All of lore.kernel.org
 help / color / mirror / Atom feed
From: Ingo Molnar <mingo@elte.hu>
To: Tejun Heo <tj@kernel.org>
Cc: Linus Torvalds <torvalds@linux-foundation.org>,
	rusty@rustcorp.com.au, tglx@linutronix.de, x86@kernel.org,
	linux-kernel@vger.kernel.org, hpa@zytor.com, jeremy@goop.org,
	cpw@sgi.com
Subject: [patch] x86: optimize __pa() to be linear again on 64-bit x86
Date: Mon, 23 Feb 2009 14:38:04 +0100	[thread overview]
Message-ID: <20090223133804.GA20468@elte.hu> (raw)
In-Reply-To: <20090223101741.GP9582@elte.hu>


* Ingo Molnar <mingo@elte.hu> wrote:

> > Are __pa()/__va() that hot paths?  Or am I over-estimating 
> > the cost of 2MB dTLB?
> 
> yes, __pa()/__va() is a very hot path - in a defconfig they 
> are used in about a thousand different places.
> 
> In fact it would be nice to get rid of the __phys_addr() 
> redirection on the 64-bit side (which is non-linear and a 
> function there, and all __pa()s go through it) and make it a 
> constant offset again.
> 
> This isnt trivial/possible to do though as .data/.bss is in 
> the high alias. (high .text aliases alone wouldnt be a big 
> issue to fix, but the data aliases are an issue.)
> 
> Moving .data/.bss into the linear space isnt feasible as we'd 
> lose RIP-relative addressing shortcuts.
> 
> Maybe we could figure out the places that do __pa() on a high 
> alias and gradually eliminate them. __pa() on .data/.bss is a 
> rare and unusal thing to do, and CONFIG_DEBUG_VIRTUAL could 
> warn about them without crashing the kernel.
> 
> Later on we could make this check unconditional, and then 
> switch over __pa() to addr-PAGE_OFFSET in the 
> !CONFIG_DEBUG_VIRTUAL case (which is the default).
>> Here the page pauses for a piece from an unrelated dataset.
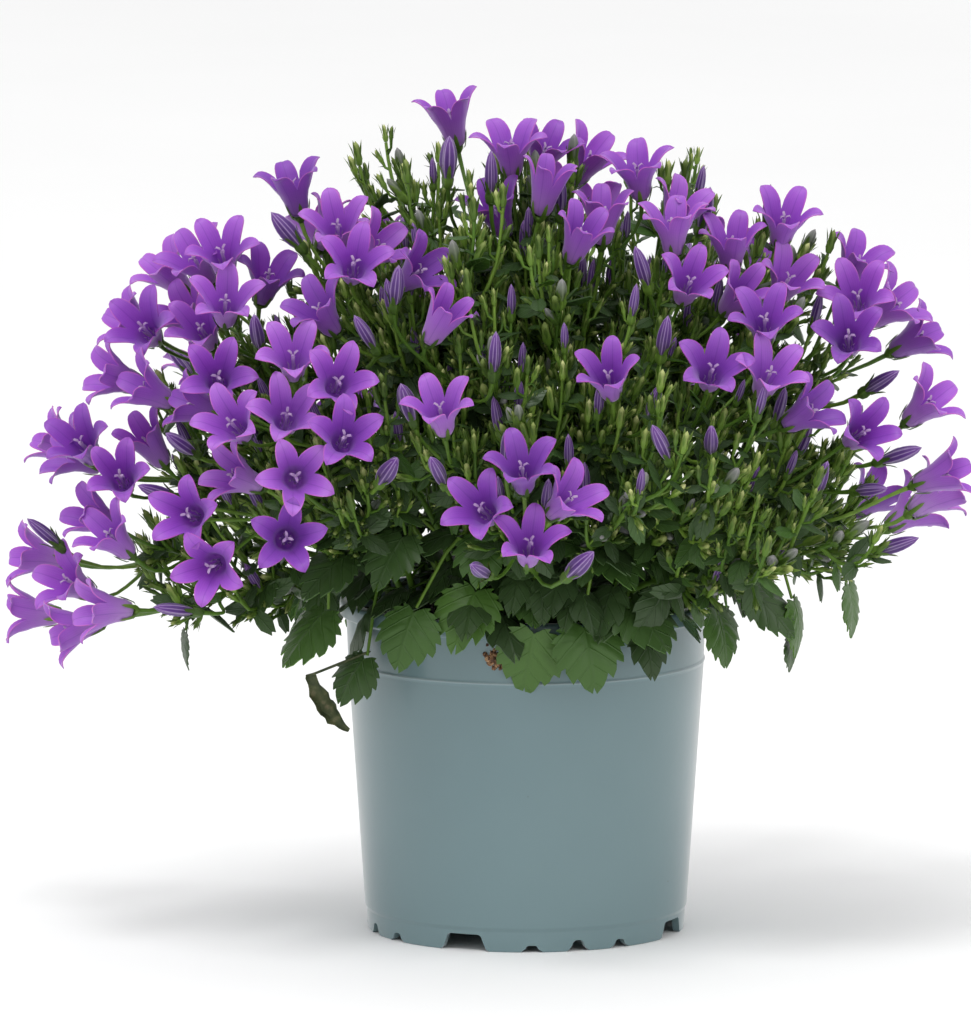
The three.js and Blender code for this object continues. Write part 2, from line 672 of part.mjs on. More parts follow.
function growStem(head, crown, owner, place) {
  const sideways = new THREE.Vector3(-crown.y, crown.x, 0).normalize();
  const root = crown.clone().addScaledVector(sideways, place * stemSpacing);
  root.z += (2 + place) * stagger;
  const far = head.fork.distanceTo(root);
  head.stem = stalk({
    start: root,
    leave: root.clone().addScaledVector(up, rootDepth + 0.3 * far),
    arrive: head.fork.clone().addScaledVector(head.grows, -0.35 * far),
    end: head.fork, radius: stemRadius, steps: 4, owner, skip: 10, early: 0.1,
  });
  stems.push(head.stem);
}

const pedicelStep = 0.05;

function growPedicels(head, owner) {
  head.blooms.forEach((bloom, n) => {
    const mark = 0.97 - pedicelStep * n;
    const start = head.stem.curve.getPointAt(mark);
    const far = bloom.base.distanceTo(start);
    const bend = {
      start,
      leave: start.clone().addScaledVector(head.stem.curve.getTangentAt(mark), 0.3 * far),
      arrive: bloom.base.clone().addScaledVector(bloom.facing, -0.4 * far),
      end: bloom.base.clone().addScaledVector(bloom.facing, -0.9),
      radius: pedicelRadius, steps: 2, owner, friend: bloom.owner,
    };
    pedicels.push({ ...stalk(bend), bloom });
    if (!isOpen(bloom)) {
      const spots = [3, 6, 9, 11].map((along) => bloom.base.clone().addScaledVector(bloom.facing, along));
      addBalls(spots, 1.8, owner);
    }
  });
}

function outward(tangent, angle) {
  const side = tangent.clone().cross(new THREE.Vector3(0.3, 0.2, 0.93)).normalize();
  return side.applyAxisAngle(tangent, angle * degrees);
}

function growAlong(head, owner, marks, make) {
  marks.forEach((mark, n) => {
    const start = head.stem.curve.getPointAt(mark);
    const tangent = head.stem.curve.getTangentAt(mark);
    const first = 137.5 * n + chance(0, 40);
    const size = chance();
    for (const turn of [0, 60, -60, 120, -120, 180]) {
      const piece = make(start, tangent, outward(tangent, first + turn), size);
      if (roomFor(piece.points, piece.fat, owner) >= clearance) {
        addBalls(piece.points, piece.fat, owner);
        piece.list.push({ ...piece.shape, owner });
        break;
      }
    }
  });
}

const budGirth = 1.3;

function budMaker(start, tangent, side, size) {
  const axis = tangent.clone().addScaledVector(side, 0.75).normalize();
  const length = 6.5 + 3 * size;
  const points = [0.5, 0.75, 1].map((n) => start.clone().addScaledVector(axis, length * n));
  return { list: buds, points, fat: 1.2, shape: { base: start, axis, length, radius: budGirth, sides: 3 } };
}

const bladeRoom = 0.8;

function leafMaker(start, tangent, side, size) {
  const along = tangent.clone().multiplyScalar(0.35).add(side).normalize();
  const face = tangent.clone().addScaledVector(up, 0.4).normalize();
  const base = start.clone().addScaledVector(along, 3);
  const leaf = { from: start, base, along, face, size: 7 + 4 * size, outline: smallOutline, width: 0.75 };
  return { list: leaves, points: leafBalls(leaf), fat: bladeRoom, shape: leaf };
}

clumpList.forEach(({ heads }, owner) => {
  const crown = roots[owner];
  const turn = ({ fork }) => Math.sin(Math.atan2(fork.y, fork.x) - Math.atan2(crown.y, crown.x));
  const order = [...heads].sort((a, b) => turn(a) - turn(b));
  order.forEach((head, n) => growStem(head, crown, owner, n - (heads.length - 1) / 2));
});
clumpList.forEach(({ heads }, owner) => heads.forEach((head) => growPedicels(head, owner)));

function nearStems(target) {
  return stems.map((stem) => {
    const spots = stem.path.filter((point) => point.z > soilTop + 3 && point.distanceTo(target) > 6);
    const point = spots.sort((a, b) => a.distanceTo(target) - b.distanceTo(target))[0];
    return { stem, point };
  }).sort((a, b) => a.point.distanceTo(target) - b.point.distanceTo(target)).slice(0, 12);
}

const stalkDrop = 12;
const largeBladeRoom = 0.9;

function growLargeLeaf(centre, along, face, size) {
  const outwards = new THREE.Vector3(centre.x, centre.y, 0).normalize();
  let best = null;
  for (const outer of [0, 2, 4, 6]) {
    const base = centre.clone().addScaledVector(along, -0.45 * size).addScaledVector(outwards, outer);
    for (const { stem, point } of nearStems(base.clone().addScaledVector(up, stalkDrop))) {
      const leaf = { from: point, base, along, face, size, outline: largeOutline, width: 1, owner: stem.owner };
      const points = [...leafBalls(leaf), ...alongPath([point, base])];
      const room = roomFor(points, largeBladeRoom, stem.owner);
      if (!best || room > best.room) best = { leaf, points, room };
      if (room >= clearance) break;
    }
    if (best.room >= clearance) break;
  }
  addBalls(best.points, largeBladeRoom, best.leaf.owner);
  leaves.push(best.leaf);
}

for (const [across, height, near, size, turn, out] of largeLeaves) {
  const centre = new THREE.Vector3(across, -near, (height + near * Math.sin(viewTilt)) / Math.cos(viewTilt));
  const outwards = new THREE.Vector3(centre.x, centre.y, 0).normalize();
  const along = new THREE.Vector3(Math.sin(turn * degrees), 0, -Math.cos(turn * degrees));
  along.multiplyScalar(Math.cos(out * degrees)).addScaledVector(outwards, Math.sin(out * degrees)).normalize();
  growLargeLeaf(centre, along, outwards.addScaledVector(up, 0.5).normalize(), size);
}
for (let i = 0; i < backLeaves; i += 1) {
  const yaw = 100 + (160 * (i + 0.5)) / backLeaves;
  const outwards = directionOf(yaw, 0);
  const centre = outwards.clone().multiplyScalar(50 + chance(0, 8)).setZ(70 + chance(-3, 12));
  const along = outwards.clone().multiplyScalar(0.6).addScaledVector(up, -0.8).normalize();
  growLargeLeaf(centre, along, outwards.addScaledVector(up, 0.5).normalize(), chance(11, 15));
}

const tipBudLength = 9;
clumpList.forEach(({ heads }, owner) => heads.forEach((head) => {
  const spike = head.blooms.length === 0;
  growAlong(head, owner, spike ? [0.93, 0.82, 0.71, 0.6] : [], budMaker);
  growAlong(head, owner, spike ? [0.42] : [0.5], leafMaker);
  if (spike) {
    const base = head.fork.clone().addScaledVector(head.grows, spikeTipLength - tipBudLength);
    buds.push({ base, axis: head.grows, length: tipBudLength, radius: 1.4, sides: 3, owner });
  }
}));

// Bodies: the crown is the short stock that the stems of a clump grow from
const crownRadius = 2.4;
const crownHeight = 3;

function crownSolid(root) {
  const crown = new THREE.CylinderGeometry(crownRadius, crownRadius, crownHeight, 5);
  crown.rotateX(Math.PI / 2);
  crown.translate(root.x, root.y, root.z + crownHeight / 2);
  return solidOf(crown);
}

const leafGreen = new THREE.MeshStandardMaterial({ color: 0x4c6b33, roughness: 0.55, metalness: 0 });
const bellViolet = new THREE.MeshStandardMaterial({ color: 0x9b5fc4, roughness: 0.5, metalness: 0 });
const potBlue = new THREE.MeshStandardMaterial({ color: 0x768d95, roughness: 0.42, metalness: 0 });
const peatBrown = new THREE.MeshStandardMaterial({ color: 0x2e221a, roughness: 0.95, metalness: 0 });

const part = new THREE.Group();
part.add(meshOf('pot', potSolid(), potBlue));
part.add(meshOf('soil', soilSolid(roots, clumpList.map(({ heads }) => heads.length)), peatBrown));

// Each clump without its blooms, and the same a little fatter, which cuts its way through the blooms of others
const cutFatter = 0.7;
const greens = clumpList.map((_, owner) => {
  const own = (list) => list.filter((piece) => piece.owner === owner);
  return {
    body: joined([
      crownSolid(roots[owner]),
      ...own(stems).map((stem) => tube(stem, 3)),
      ...own(pedicels).map((pedicel) => flowerStalkSolid(pedicel)),
      ...own(buds).map((bud) => budSolid(bud)),
      ...own(leaves).map((leaf) => leafSolid(leaf)),
    ]),
    cutter: joined([
      ...own(stems).map((stem) => tube(stem, 3, cutFatter)),
      ...own(pedicels).map((pedicel) => flowerStalkSolid(pedicel, cutFatter)),
      ...own(buds).map((bud) => budSolid(bud, cutFatter)),
      ...own(leaves).map((leaf) => leafSolid(leaf, gap)),
    ]),
  };
});

// Blooms that still touch once the greens are cut out of them are one body. The largest bodies are nodes of
// their own, up to the limit of nodes, and the single blooms past it grow together with their calyces
const nodeLimit = 60;
const seatedFoot = -1.2;
const bloomNodes = nodeLimit - part.children.length - clumpList.length;
const bodiesOf = (solid) => solid.decompose().sort((a, b) => b.volume() - a.volume());
const allGreen = joined(greens.flatMap(({ body, cutter }) => [body, cutter]));
const bloomShapes = blooms.map((bloom) => bloomSolid(bloom).subtract(allGreen));
const bloomBodies = bodiesOf(joined(bloomShapes)).slice(0, bloomNodes);
const isApart = (shape) => bloomBodies.every((body) => body.intersect(shape).volume() === 0);
const seated = blooms.filter((_, i) => isApart(bloomShapes[i]));

clumpList.forEach(({ name, heads }, owner) => {
  const foreign = joined(greens.filter((_, i) => i !== owner).flatMap(({ body, cutter }) => [body, cutter]));
  const borne = seated.filter((bloom) => heads.some((head) => head.blooms.includes(bloom)));
  const own = borne.map((bloom) => bloomSolid(bloom, seatedFoot).subtract(foreign));
  part.add(meshOf(name, bodiesOf(joined([greens[owner].body, ...own]))[0], leafGreen));
});
bloomBodies.forEach((body, i) => part.add(meshOf(`blooms_${i + 1}`, body, bellViolet)));

export default part;
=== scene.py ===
import json
import math
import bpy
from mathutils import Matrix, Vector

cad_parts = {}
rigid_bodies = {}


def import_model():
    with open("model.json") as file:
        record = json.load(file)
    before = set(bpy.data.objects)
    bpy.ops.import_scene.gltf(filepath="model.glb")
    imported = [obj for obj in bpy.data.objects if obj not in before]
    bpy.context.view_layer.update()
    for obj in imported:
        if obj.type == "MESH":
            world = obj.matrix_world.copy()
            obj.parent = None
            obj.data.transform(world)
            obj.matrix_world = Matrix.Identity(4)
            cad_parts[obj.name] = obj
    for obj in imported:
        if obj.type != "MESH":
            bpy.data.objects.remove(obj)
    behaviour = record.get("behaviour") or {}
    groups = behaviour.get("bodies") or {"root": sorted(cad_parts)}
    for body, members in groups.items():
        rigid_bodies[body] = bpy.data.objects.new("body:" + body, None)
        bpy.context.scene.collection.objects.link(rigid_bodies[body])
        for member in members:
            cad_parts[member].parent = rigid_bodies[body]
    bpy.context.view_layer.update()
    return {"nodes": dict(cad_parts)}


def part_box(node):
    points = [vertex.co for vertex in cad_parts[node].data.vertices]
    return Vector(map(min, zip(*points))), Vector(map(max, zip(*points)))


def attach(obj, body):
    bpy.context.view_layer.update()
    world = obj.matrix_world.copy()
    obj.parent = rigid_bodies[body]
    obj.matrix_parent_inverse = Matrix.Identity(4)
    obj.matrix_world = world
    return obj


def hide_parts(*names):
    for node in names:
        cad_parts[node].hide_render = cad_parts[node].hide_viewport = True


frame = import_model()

from types import SimpleNamespace as Thing

import bpy
import numpy as np
from mathutils import Matrix, Vector, kdtree

# The view: a long lens a little above the pot's rim, aimed so that a millimetre beside the pot's axis
# takes PIXELS_PER_MM of the picture. The pot's axis meets the floor at POT_FOOT_PIXEL.
MM = 0.001
PIXELS_PER_MM = 4.335
IMAGE_SIZE = (971, 1024)
POT_FOOT_PIXEL = (526, 927)
VIEW_TILT = math.radians(8.3)
CAMERA_DISTANCE = 3.5
SENSOR_MM = 36

aim_across = (IMAGE_SIZE[0] / 2 - POT_FOOT_PIXEL[0]) / PIXELS_PER_MM * MM
aim_height = (POT_FOOT_PIXEL[1] - IMAGE_SIZE[1] / 2) / PIXELS_PER_MM * MM / math.cos(VIEW_TILT)
camera = bpy.data.objects.new("camera", bpy.data.cameras.new("camera"))
camera.data.lens = SENSOR_MM * CAMERA_DISTANCE / (IMAGE_SIZE[1] / PIXELS_PER_MM * MM)
camera.data.clip_end = 50
camera.location = (
    aim_across,
    -CAMERA_DISTANCE * math.cos(VIEW_TILT),
    aim_height + CAMERA_DISTANCE * math.sin(VIEW_TILT),
)
camera.rotation_euler = (math.radians(90) - VIEW_TILT, 0, 0)
bpy.context.scene.collection.objects.link(camera)
bpy.context.scene.camera = camera
bpy.context.scene.view_settings.view_transform = "Standard"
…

Ok, i couldnt resist and using ftrace_printk() (regular printk 
in __pa() would hang during bootup) and came up with the patch 
below - which allows the second patch below that does:

 -#define __pa(x)		__phys_addr((unsigned long)(x))
 +#define __pa(x)		((unsigned long)(x)-PAGE_OFFSET)

It cuts a nice (and hotly executed) ~650 bytes chunk out of the 
x86 64-bit defconfig kernel text:

    text	   data	    bss	    dec	    hex	filename
 7999071	1137780	 843672	9980523	 984a6b	vmlinux.before
 7998414	1137780	 843672	9979866	 9847da	vmlinux.after

And it even boots.

(the load_cr3() hack needs to be changed, by setting the init 
pgdir from init_level4_pgt to __va(__pa_symbol(init_level4_pgt).)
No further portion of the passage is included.